Abu Dhabi is a country and a city of difficult contradictions. It’s impossible not to notice the racism and sexism that are universal in society. It’s impossible not to notice the treatment of migrant workers, who toil in 50º heat six days of the week and live crammed into dormitories in labour camps. But equally it’s impossible not to be impressed by the way its rulers have funneled oil wealth into breakneck progression, especially when you compare its progress to countries like Nigeria, where the profits of the oil industry have been skimmed off by a handful of the military dictatorship’s cronies and where the vast majority of the gulf region’s population remain in the poverty they experienced before oil was struck.

It’s naïve to imagine that now that the country has “caught up” with the most developed in the world there will somehow be an impetus to liberalise, for the ruling sheikhs to relax their grip on power, for social development to catch up with economic. There’s no reason for that to happen. It comes as a challenge to a liberal observer, though, to witness the thoroughness with which those who live here seem not to care. Economic development simply matters more to people, and it’s impossible to deny that the lifestyles of Emiratis – and of the majority of ex-pats – are immeasurably better than before, even if that has come at a great human cost.

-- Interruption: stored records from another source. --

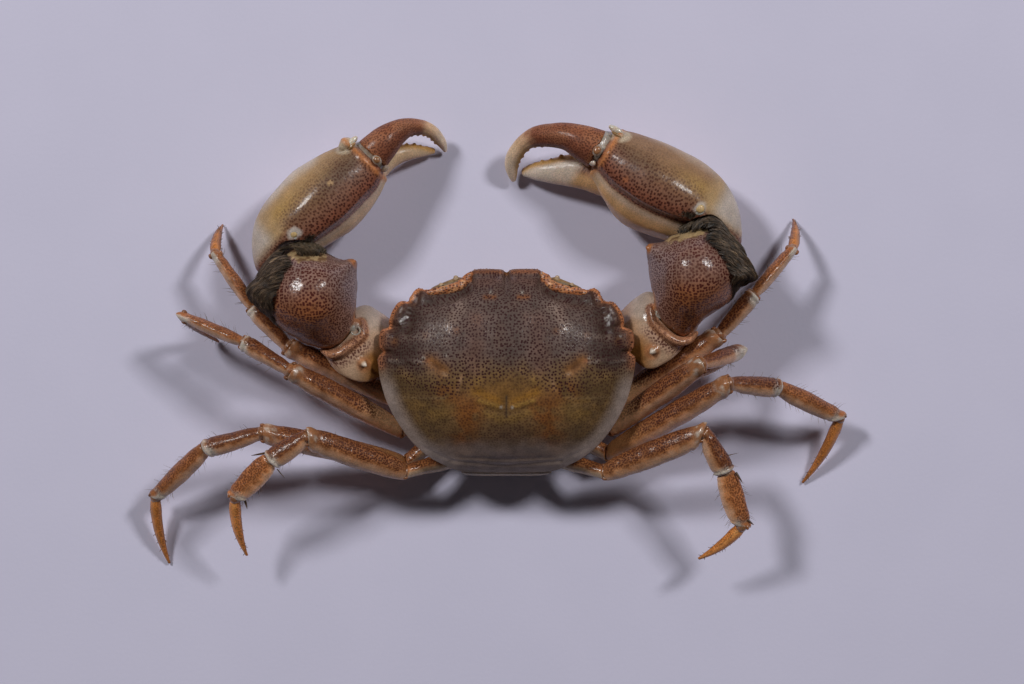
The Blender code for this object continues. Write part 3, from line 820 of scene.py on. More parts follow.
MATERIALS = {
    "back": shell_material("back_shell", cell=0.405, dot=(0.20, 0.42), gloss=0.48, coat=0.9,
                           coat_rough=0.10, bump=0.06, shine=0.18,
                           spot=np.array([0.040, 0.009, 0.009])),
    "rim": shell_material("rim_shell", cell=0.40, dot=(0.18, 0.40), gloss=0.4, coat=0.5,
                          coat_rough=0.14, glow=0.1, bump=0.06,
                          spot=np.array([0.075, 0.018, 0.012])),
    "under": shell_material("under_shell", gloss=0.42, coat=0.3, glow=0.15, mottle=0.12),
    "palm": shell_material("palm_shell", cell=0.37, dot=(0.20, 0.46), gloss=0.46, coat=0.9,
                           coat_rough=0.21, glow=0.15, bump=0.04, mottle=0.1, shine=0.22,
                           spot=np.array([0.066, 0.014, 0.008])),
    "wrist": shell_material("wrist_shell", cell=0.405, dot=(0.25, 0.50), gloss=0.46, coat=0.65,
                            coat_rough=0.13, bump=0.045, mottle=0.14, shine=0.18,
                            spot=np.array([0.078, 0.013, 0.009])),
    "leg": shell_material("leg_shell", cell=0.29, dot=(0.26, 0.60), gloss=0.42, coat=0.55,
                          coat_rough=0.12, glow=0.12, bump=0.06, shine=0.2,
                          spot=np.array([0.078, 0.018, 0.008])),
    "skin": shell_material("joint_skin", gloss=0.3, coat=0.6, glow=0.35, bump=0.04, mottle=0.2),
    "eye": shell_material("eye_shell", gloss=0.25, coat=0.8, coat_rough=0.06, bump=0.012),
    "fur": hair_material("fur_hair", 0.5),
    "bristle": hair_material("leg_bristle", 0.4),
}


# Body

def full_edge():
    """The whole edge of the carapace, going round from the middle of the front."""
    right = np.array(CARAPACE_EDGE)
    return np.concatenate([right, right[-2:0:-1] * np.array([-1.0, 1.0, 1.0])])


def eased(points, passes):
    for _ in range(passes):
        points = (np.roll(points, 1, axis=0) + points * 2 + np.roll(points, -1, axis=0)) / 4
    return points


def carapace_walls(sharp, soft):
    """Rings from the toothed edge down and under, where the body's parts begin."""
    count = len(sharp)
    corner = np.minimum(np.arange(count), count - np.arange(count))
    in_orbit = (corner >= ORBIT_CORNERS[0]) & (corner <= ORBIT_CORNERS[1])
    angle = np.degrees(np.arctan2(soft[:, 1], np.abs(soft[:, 0])))
    face = ramp(angle, 40, 56)
    rear = ramp(-angle, 25, 60)
    roof = SIDE_FLOOR + (REAR_FLOOR - SIDE_FLOOR) * rear
    floor = roof + (MOUTH_FLOOR - roof) * face
    recess = np.where(in_orbit, 1 - ORBIT_DEPTH / np.linalg.norm(soft, axis=1), 0.965)
    cheek = 0.9 + 0.02 * rear - 0.03 * face
    inside = 0.78 + 0.12 * rear
    levels = (
        (0.992 + 0 * rear, sharp[:, 2] - RIM_THICKNESS, sharp),
        (recess, sharp[:, 2] - 1.2, soft),
        (np.minimum(cheek, recess), sharp[:, 2] - 2.1 - 0.5 * face, soft),
        (inside + (0.64 - inside) * face, floor, soft),
        (inside - 0.05 + (0.62 - inside) * face, floor, soft),
        (inside - 0.12 + (0.66 - inside) * face, roof, soft),
    )
    return [
        np.stack([source[:, 0] * share, source[:, 1] * share, height], axis=1)
        for share, height, source in levels
    ]


# Ridges (positive) and grooves of the right half of the back: start, end, width, height
BACK_RELIEF = [
    ((1.8, 9.35), (1.85, 9.35), 0.40, 0.20),
    ((2.9, 8.75), (5.4, 8.55), 0.6, 0.12),
    ((0.0, 12.3), (0.0, 9.8), 0.36, -0.22),
    ((0.6, 11.80), (3.75, 11.75), 0.22, 0.14),
    ((0.8, 11.25), (3.7, 11.25), 0.22, -0.09),
    ((4.7, 9.6), (6.2, 8.75), 0.40, -0.16),
    ((6.2, 8.75), (9.5, 8.15), 0.55, -0.26),
    ((9.80, 9.5), (9.95, 8.1), 0.20, 0.17),
    ((10.30, 9.3), (10.60, 8.0), 0.18, -0.16),
    ((10.75, 9.2), (11.55, 7.6), 0.26, 0.20),
    ((11.65, 8.3), (11.5, 6.9), 0.24, -0.20),
    ((12.15, 7.7), (13.10, 6.2), 0.50, 0.30),
    ((13.85, 5.6), (12.7, 5.3), 0.22, -0.20),
    ((14.05, 4.5), (14.25, 3.1), 0.45, 0.22),
    ((14.65, 2.3), (13.7, 2.3), 0.20, -0.16),
    ((11.3, 6.9), (11.9, 4.4), 0.70, -0.24),
    ((13.2, 4.4), (13.5, 3.0), 0.50, -0.14),
    ((8.9, 1.35), (7.3, 0.1), 0.58, -0.13),
    ((5.3, -0.6), (5.7, -1.9), 0.22, -0.07),
    ((6.0, -2.1), (6.3, -3.6), 0.6, -0.06),
    ((4.6, -1.0), (3.4, -3.0), 0.7, -0.05),
    ((3.4, -3.3), (1.0, -4.1), 0.40, 0.06),
    ((3.2, -3.9), (0.9, -4.7), 0.40, -0.07),
    ((0.0, -2.6), (0.0, -5.0), 0.14, -0.05),
    ((4.2, -5.6), (5.0, -8.0), 0.8, -0.06),
    ((14.2, 1.30), (9.9, 1.15), 0.26, 0.09),
    ((9.70, 1.60), (9.70, 1.65), 0.20, 0.16),
    ((0.0, 0.5), (0.0, 3.0), 2.6, 0.08),
    ((9.5, -3.6), (8.0, -6.0), 2.4, 0.10),
    ((10.2, 3.6), (11.2, 2.8), 1.4, 0.10),
    ((12.4, -3.0), (7.0, -3.1), 0.20, 0.035),
    ((0.0, -10.3), (5.6, -10.15), 0.20, -0.07),
    ((0.0, -11.05), (6.4, -10.6), 0.20, -0.10),
    ((6.4, -10.6), (9.6, -9.0), 0.20, -0.08),
]


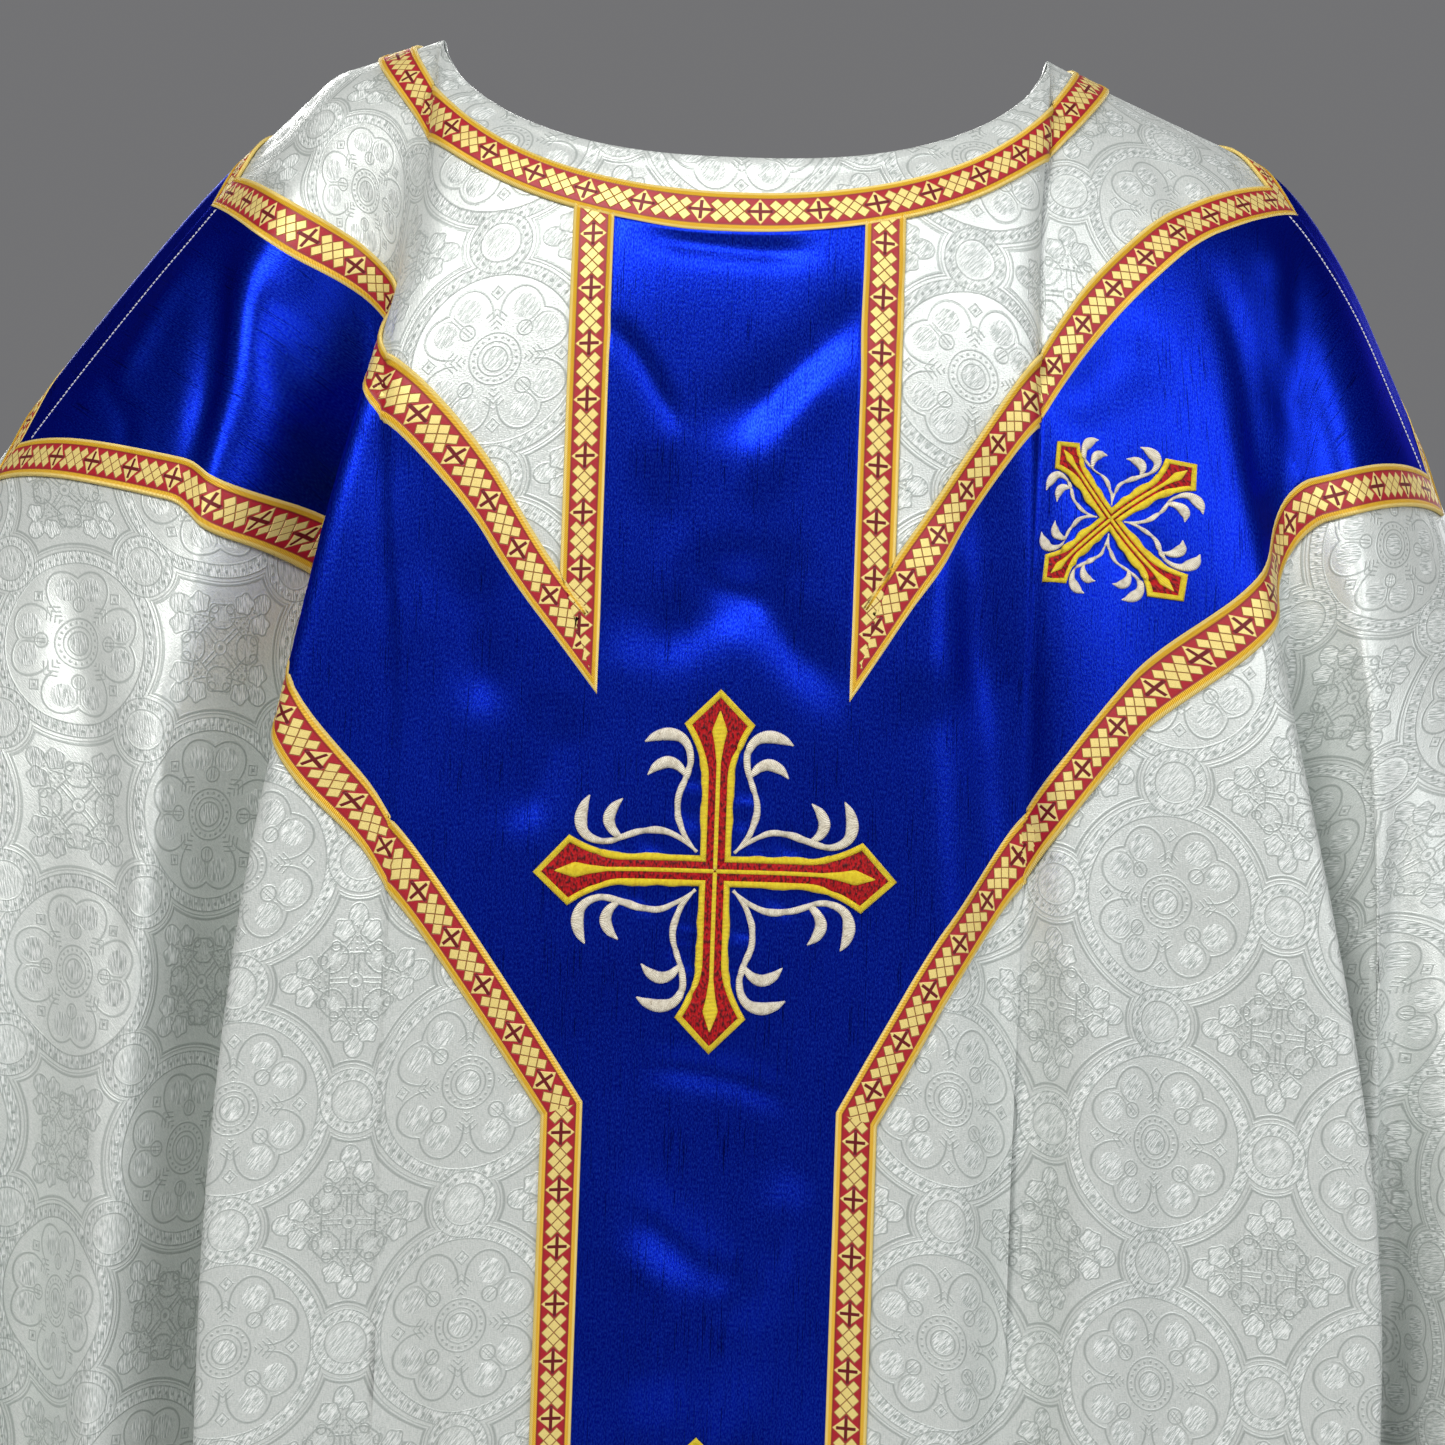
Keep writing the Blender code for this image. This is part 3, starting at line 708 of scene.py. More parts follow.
def arm_line(x, corner_x, corner_z, angle):
    """Height on the cut of a line that rises outward from a corner, at angle from upright."""
    return corner_z + (x - corner_x) / tan(angle)


def bend_corners(bends, start, height, above):
    """Corners on the cut of a braid's lower edge, or of a line above it, from its start angle."""
    places = [x for x, angle in bends] + [HALF_WIDTH]
    angles = [start] + [radians(angle) for x, angle in bends]
    angles.append(angles[-1])
    corners = []
    for k, x in enumerate(places):
        if k:
            height = arm_line(x, places[k - 1], height, angles[k])
        aside = (-cos(angles[k]) - cos(angles[k + 1]), sin(angles[k]) + sin(angles[k + 1]))
        mitre = above / (1 + cos(angles[k + 1] - angles[k]))
        corners.append((x + aside[0] * mitre, height + aside[1] * mitre))
    return corners


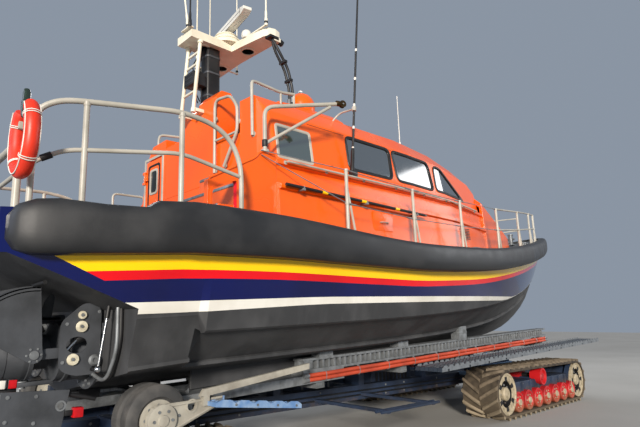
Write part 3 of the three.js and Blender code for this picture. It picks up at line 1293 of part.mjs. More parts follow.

I visited with a laundry list of preconceptions about the region and the country; I was prepared, in all honesty, to hate it. But reality, as ever, is more complex than reductive viewpoints allow. People are not their governments, or their governments’ policies; there is more variance within groups than between them. More than anything, though, I realised that there is much more to the place than gold leaf and marble, and that it rewards handsomely those curious enough to visit.